Тема покинутого родного дома — далеко не новая в русской поэзии. И возникла она не случайно. Двадцатый век сдвинул с места миллионы людей в нашем Отечестве. Первая Мировая война, революция, гражданская война и Великая Отечественная война — это основные движущие силы массами. А ещё ведь была коллективизация и раскулачивание. Это не могло не сказаться и на отношении людей к оседлости. И всё же для русского человека понятие «дом родной» не утратило смысла и по сей день. Ибо утрата чувства дома влечёт за собой скитальческий образ жизни, своеобразное бродяжничество. Во времена великих строек, в пору строительства коммунизма бродяжничество получало не только права, но и идеологическую поддержку. Это, кстати, отразилось и в советской поэзии, особенно в пору хрущёвской оттепели и во времена брежневского застоя. В нашем случае речь идёт совсем об ином покидании дома родного, причинами которого стали личностные мотивы, внутренние противоречия, поиск утраченного по собственной вине и по вине окружающих людей. А ещё: «Желания не соразмерны // Ни с веком, ни с теплом квартир. // То исчезает чувство веры, // То хочется обнять весь мир». А ещё ведь не всё так просто и в отношениях с друзьями, с коллегами по работе и по творчеству: «Ты молчал. Надо мной надсмехались. // Ты молчал. От меня отреклись. // Ты молчал. И надежды распались. // Ты молчал. И мечты не сбылись. // Понял я, что играют без правил // Те, кто лица скрывают во мгле. // И поднялся, и плечи расправил, // И весёлым пошёл по земле».

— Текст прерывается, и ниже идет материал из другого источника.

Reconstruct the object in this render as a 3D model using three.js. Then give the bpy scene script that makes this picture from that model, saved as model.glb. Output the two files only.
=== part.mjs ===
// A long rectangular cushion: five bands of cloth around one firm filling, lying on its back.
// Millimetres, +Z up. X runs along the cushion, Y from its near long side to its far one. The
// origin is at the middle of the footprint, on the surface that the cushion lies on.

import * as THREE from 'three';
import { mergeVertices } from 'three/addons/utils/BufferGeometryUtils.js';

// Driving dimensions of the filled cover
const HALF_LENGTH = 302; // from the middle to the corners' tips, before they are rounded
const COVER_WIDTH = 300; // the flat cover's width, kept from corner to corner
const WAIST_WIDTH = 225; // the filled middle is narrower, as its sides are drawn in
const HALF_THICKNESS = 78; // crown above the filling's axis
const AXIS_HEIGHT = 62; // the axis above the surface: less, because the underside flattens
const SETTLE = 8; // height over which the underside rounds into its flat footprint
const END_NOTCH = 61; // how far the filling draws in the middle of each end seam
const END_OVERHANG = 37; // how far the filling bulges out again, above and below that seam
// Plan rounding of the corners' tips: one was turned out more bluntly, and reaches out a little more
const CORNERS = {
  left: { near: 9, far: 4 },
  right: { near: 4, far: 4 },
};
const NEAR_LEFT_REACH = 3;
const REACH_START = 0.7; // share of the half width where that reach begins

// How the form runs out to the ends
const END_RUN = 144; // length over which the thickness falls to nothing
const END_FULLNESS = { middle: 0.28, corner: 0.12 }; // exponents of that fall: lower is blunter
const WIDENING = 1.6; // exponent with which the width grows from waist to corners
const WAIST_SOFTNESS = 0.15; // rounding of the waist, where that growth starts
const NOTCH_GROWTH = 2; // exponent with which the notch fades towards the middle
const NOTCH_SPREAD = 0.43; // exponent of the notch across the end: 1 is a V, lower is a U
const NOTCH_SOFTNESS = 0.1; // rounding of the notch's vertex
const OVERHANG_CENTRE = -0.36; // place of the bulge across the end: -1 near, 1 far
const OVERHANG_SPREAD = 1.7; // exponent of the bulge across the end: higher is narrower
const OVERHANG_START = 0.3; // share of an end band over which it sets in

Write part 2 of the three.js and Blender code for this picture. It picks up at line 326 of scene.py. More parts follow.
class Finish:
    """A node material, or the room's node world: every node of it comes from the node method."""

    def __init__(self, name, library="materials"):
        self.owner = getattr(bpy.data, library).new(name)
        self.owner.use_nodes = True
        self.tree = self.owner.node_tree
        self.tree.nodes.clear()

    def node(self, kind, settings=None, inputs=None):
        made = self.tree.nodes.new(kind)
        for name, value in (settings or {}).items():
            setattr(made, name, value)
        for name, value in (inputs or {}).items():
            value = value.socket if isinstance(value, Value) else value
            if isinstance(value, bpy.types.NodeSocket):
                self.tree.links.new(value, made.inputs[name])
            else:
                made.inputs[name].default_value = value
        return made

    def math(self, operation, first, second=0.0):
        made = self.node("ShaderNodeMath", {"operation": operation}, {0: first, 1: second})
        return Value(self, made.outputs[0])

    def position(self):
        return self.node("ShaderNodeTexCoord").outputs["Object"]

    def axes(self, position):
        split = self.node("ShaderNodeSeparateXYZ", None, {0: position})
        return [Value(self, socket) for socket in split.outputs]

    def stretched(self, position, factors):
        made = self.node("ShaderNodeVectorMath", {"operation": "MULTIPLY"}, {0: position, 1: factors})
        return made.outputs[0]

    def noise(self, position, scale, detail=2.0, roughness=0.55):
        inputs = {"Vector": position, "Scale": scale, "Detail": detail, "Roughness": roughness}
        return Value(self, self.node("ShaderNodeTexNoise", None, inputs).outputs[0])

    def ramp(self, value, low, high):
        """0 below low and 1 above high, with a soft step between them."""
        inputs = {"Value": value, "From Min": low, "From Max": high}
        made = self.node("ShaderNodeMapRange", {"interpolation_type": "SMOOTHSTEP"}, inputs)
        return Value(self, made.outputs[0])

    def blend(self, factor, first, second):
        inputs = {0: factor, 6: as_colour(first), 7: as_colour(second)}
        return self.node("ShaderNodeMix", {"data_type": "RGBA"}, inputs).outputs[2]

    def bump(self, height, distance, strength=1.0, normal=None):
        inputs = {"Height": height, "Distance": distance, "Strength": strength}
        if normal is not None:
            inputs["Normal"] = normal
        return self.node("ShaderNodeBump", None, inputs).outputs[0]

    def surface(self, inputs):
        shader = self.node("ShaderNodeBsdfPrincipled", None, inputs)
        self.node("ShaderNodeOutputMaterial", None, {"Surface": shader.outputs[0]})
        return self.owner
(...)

Но время, как видно, затянуло многие душевные раны поэта. И многое высветило по-иному, и многое, и многих поставило на свои места, и на многое раскрыло глаза поэта:
Давным-давно,
Смешным-смешно
У славы требует права
И пьёт дешёвое вино,
Жуёт дешёвые слова.
Он потерял и сон, и стыд,
И потерял покой.
И на пути моём стоит
С протянутой рукой.
Ни по прямой,
Ни по кривой
Его не обойдёшь.
И покачаешь головой,
Отдашь последний грош.
Копейки сложатся в рубли,
И сможет он купить
На чёрном рынке соль земли
И право вечным быть.
(«Знакомый»)
Думаю, что герой этого стихотворения, протягивающий руку, вовсе не деньги собирает, а творческую дань по принципу «с миру по нитке». Это нищий духом человек собирает гроши духовности в надежде стать солью земли и обрести вечность. Некоторые люди научились паразитировать в любой сфере жизни, в том числе и в литературе, и шире — в культуре. Да в этой-то сфере нынче легче всего паразитам и живётся.
Понимая всю паразитарность некоторых «творцов», ставя перед собой почти недостижимые задачи, поэт понимает, что лишь на этом тернистом пути и можно добыть то слово, которое нужно читателям. И не случайно он в одном из стихотворпений заявляет: «Всё вижу давно. Не слепой. // Доступны и вера, и мера. // Попробуй его перепой, // Седого слепого Гомера...» И далее: «...Всей жизнью пытаюсь понять — // Чему подчиняется слово. // Влюблённым ли женским глазам. // Луне ли, плывущей по небу...» И подводя, видимо, итоги жизненного и творческого пути, в двух завершающих стихотворение строфах поэт заявляет:
...Будь проклято небытиё
Творящей души и свободы!
И ты, отклоненье моё
От вечных законов природы!
Поставлю на слово печать.
Духовные силы окрепнут.
Но чтобы всё снова начать,
Наверное, надо ослепнуть.
Судя по стихотворениям, включенным в книгу, поэт Геннадий Суздалев на долгом житейском и творческом пути сжёг себя и возродился из пепла. И написал современные и глубокие стихи. И название книги пришло, видимо, не случайно. Очень хочу верить в то, что это не последняя книга поэта, и он не раз ещё порадует и меня, и других читателей самобытными пронзительными стихами.